Improving Response Time

SIEM tools give DevOps and security teams the ability to view application, infrastructure, and network log data collected from all system hosts in one single interface. This alone accelerates the security incident response process. It allows the security and IT teams to identify an attack and track the attacker’s footsteps through the network’s components. The centralized log data assists with identifying which hosts the attack infiltrated and/or affected.

Detection and Alerts

SIEM tools usually come with an automated mechanism to generate notifications on possible breaches. These tools can automatically respond to, and even stop, attacks while still in progress. For instance, they can contain or disconnect possibly compromised hosts, minimizing the impact of any breach. When it comes to addressing security events, speed and efficiency are huge assets. SIEM tools provide this by helping teams respond faster to authenticated incidents as well as by reducing the potential reputation and financial impacts of a breach.

Audit and Compliance

Today’s industry standards require all companies to have the ability to locate and present event information. Likewise, companies need to be accountable for all the operations done in their systems. SIEM tools’ capacities to perform these tasks make them critical components of most organization’s infrastructures. They use aggregated, correlated data to draw a full picture of events within systems. That includes info on logins, users, IP, and data flow.

What is SOAR?

SOAR stands for Security Orchestration Automation and Response. It’s a new approach to security operations in general and to incident response specifically. Primarily, it boosts security operations’ efficiency, velocity, availability, and stability. SOAR tools integrate all of the existing tools and applications within an organization’s security quiver, allowing the security team to automate incident response workflows and reduce the time from breach discovery to resolution.

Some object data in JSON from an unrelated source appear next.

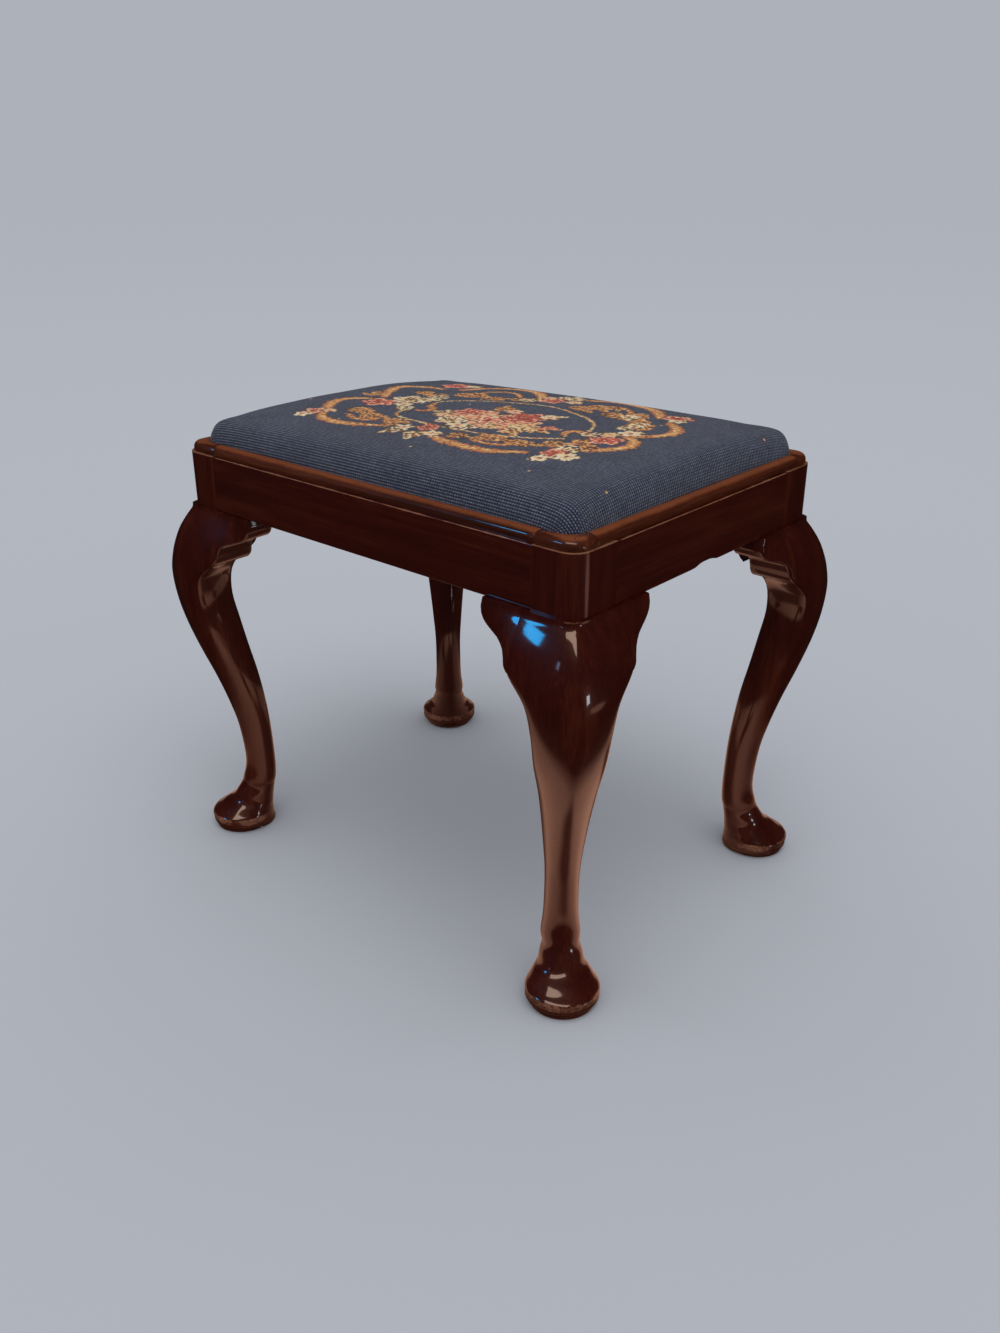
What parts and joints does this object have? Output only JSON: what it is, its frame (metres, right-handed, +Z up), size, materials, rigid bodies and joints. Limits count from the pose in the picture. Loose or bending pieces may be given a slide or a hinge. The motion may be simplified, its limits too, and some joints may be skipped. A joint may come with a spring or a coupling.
{
  "type": "upholstered stool",
  "caption": "Rectangular upholstered stool: mahogany frame on cabriole legs with pad feet, and a lift-out seat covered in floral needlepoint.",
  "frame": {"origin": "centre of the footprint, on the floor", "axes": "+X along the length, +Y from the front long rail to the back one, +Z up"},
  "size_m": [0.5622, 0.4342, 0.4845],
  "materials": {
    "mahogany": "very dark reddish-brown stain under a glossy polish, worn lighter and orange-brown on knees, ankles and edges",
    "worn_mahogany": "rubbed orange-brown polish",
    "beech": "bare planed wood, darkened with age",
    "steel": "dull, slightly blued",
    "jute_webbing": "coarse twill strap",
    "hessian": "open plain weave",
    "hair": "curled hair under a thin wadding",
    "calico": "unbleached plain weave",
    "needlepoint": "wool needlepoint, navy ground with gold scrolls and rose, pink and cream flowers",
    "cambric": "thin black glazed cotton"
  },
  "bodies": {
    "frame": {"leg_front_right": "mahogany", "leg_front_left": "mahogany", "leg_back_right": "mahogany", "leg_back_left": "mahogany", "rail_front": "mahogany", "rail_back": "mahogany", "rail_right": "mahogany", "rail_left": "mahogany", "knee_block_front_right_long": "mahogany", "knee_block_front_right_short": "mahogany", "knee_block_front_left_long": "mahogany", "knee_block_front_left_short": "mahogany", "knee_block_back_right_long": "mahogany", "knee_block_back_right_short": "mahogany", "knee_block_back_left_long": "mahogany", "knee_block_back_left_short": "mahogany", "moulding_front": "worn_mahogany", "moulding_back": "worn_mahogany", "moulding_right": "worn_mahogany", "moulding_left": "worn_mahogany", "moulding_corner_front_right": "worn_mahogany", "moulding_corner_front_left": "worn_mahogany", "moulding_corner_back_right": "worn_mahogany", "moulding_corner_back_left": "worn_mahogany", "moulding_pins": "steel", "brace_front_right": "beech", "brace_front_left": "beech", "brace_back_right": "beech", "brace_back_left": "beech", "brace_screws": "steel"},
    "seat": {"seat_frame_front": "beech", "seat_frame_back": "beech", "seat_frame_right": "beech", "seat_frame_left": "beech", "seat_dowels": "beech", "webbing_long_front": "jute_webbing", "webbing_long_middle": "jute_webbing", "webbing_long_back": "jute_webbing", "webbing_cross_outer_left": "jute_webbing", "webbing_cross_left": "jute_webbing", "webbing_cross_right": "jute_webbing", "webbing_cross_outer_right": "jute_webbing", "webbing_tacks": "steel", "hessian": "hessian", "stuffing": "hair", "calico": "calico", "seat_cover": "needlepoint", "cover_tacks": "steel", "dust_cloth": "cambric"}
  },
  "joints": [
    {"name": "seat_lift", "type": "slide", "parent": "frame", "child": "seat", "axis": [0, 0, 1], "range_m": [0, 0.08]}
  ]
}
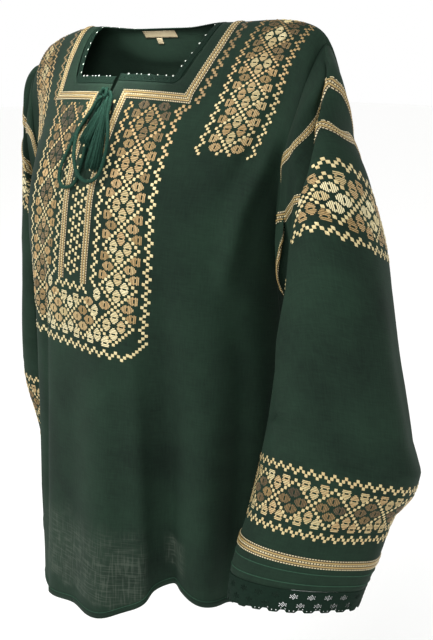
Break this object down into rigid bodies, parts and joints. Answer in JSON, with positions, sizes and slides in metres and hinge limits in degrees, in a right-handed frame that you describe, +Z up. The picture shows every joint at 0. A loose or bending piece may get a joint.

SOAR consistsof three pillars: orchestration, automation, and response. Each pillar addresses different challenges SecOps teams have, and, together, SOAR tools provide a whole solution for the automation and orchestration of tasks necessary for incident response and management.

Orchestration

Similar to SIEM, SOAR tools collect and centralize event data, so it requires that all information necessary to assess and respond to incidents be available and easily accessible in one location. Thanks to SOAR tools’ orchestration abilities, all of the necessary technologies to respond to a security incident work together seamlessly. The tools set in motion a predefined workflow to provide a solution and to notify all relevant stakeholders about the incident and its status.

Automation

The automation pillar of the SOAR approach Is the actual execution of the predefined processes with minimal human intervention. SOAR tools gather information from the active events and, according to a set of playbooks and runbooks, execute the most appropriate response steps and actions to address attack vectors and threats.

Response

The response capabilities of SOAR tools are all of the security activities, operations, and processes when corroborating a security incident. And that covers both automatic and manual processes. You can categorize responses into several areas, including business-related operations (like shutting down trading abilities in trading applications), infrastructure actions, security hardening activities, and collaboration and notification steps.

Comparison: SIEM vs. SOAR

Core Functions and Capabilities

SIEM tools are mainly for data storage, threat intelligence, and analysis. In parallel, they utilize data aggregation, threat detection, identification, and notifications. The repetitive tasks which result from these aren’t typically automated activities. SIEM tools only raise an alert when suspicious activity is discovered. Security analysts then have to manually intervene to decide whether or not further investigation is required and to explicitly declare the event as an incident.

SOAR tools, on the other hand, automate the whole investigation workflow. They have the ability to certify an event as a security incident or as an innocent event.

Human Intervention

One of the main differences between SIEM and SOAR is the amount of human intervention required to operate each tool type. SIEM tools require constant fine-tuning and development in order for security teams to maximize their value. While SIEM applications were created to save time and effort, they often end up being time-consuming. They require a designated team to manage and maintain rules and use cases and to continuously distinguish between real and false alerts. As a result, many SIEM admins say that they get value from the tools; yet, they find themselves investing more and more resources in the process of trying to see some real benefits.

SOAR tools, on the other hand, actually help reduce human intervention, since automation is SOAR’s main objective. Because SOAR tools filter out false positives, they generate fewer alerts, allowing security analysts to focus their time on improving and automating more incident response plans.

Sources of Data

SIEM and SOAR both use the same type of data: logs and events in all application and network components. However, the variety of sources they collect data from and the amount of data they collect differs significantly.

SIEM tools usually gather logs and event data from hosts and infrastructure sources such as firewalls, DLP tools, and malware detection and prevention systems. SOAR tools work differently. They can integrate an extensive variety of sources (including external applications) in order to collect greater amounts and types of data. Since SOAR is based on a philosophy of automation, tools need to have as much knowledge as possible about actions and configurations in the network to identify anomalies.

Conclusion

Although both SIEM and SOAR provide security teams with solutions to their problems, they support different goals. The SIEM approach requires security analysts to involve themselves in the identification, incident authentication, and incident response processes. SOAR, on the other hand, preaches automation to reduce manual involvement. However, the main goal of using SOAR tools is not to replace SIEM options.

SIEM and SOAR can complement each other. Having a SOAR platform makes SIEM solutions more efficient. Mainly, they produce more reliable and meaningful alerts that security teams can effectively respond to. Integrating SIEM tools with a SOAR solution combines the power of each to create a more robust, efficient and responsive security solution.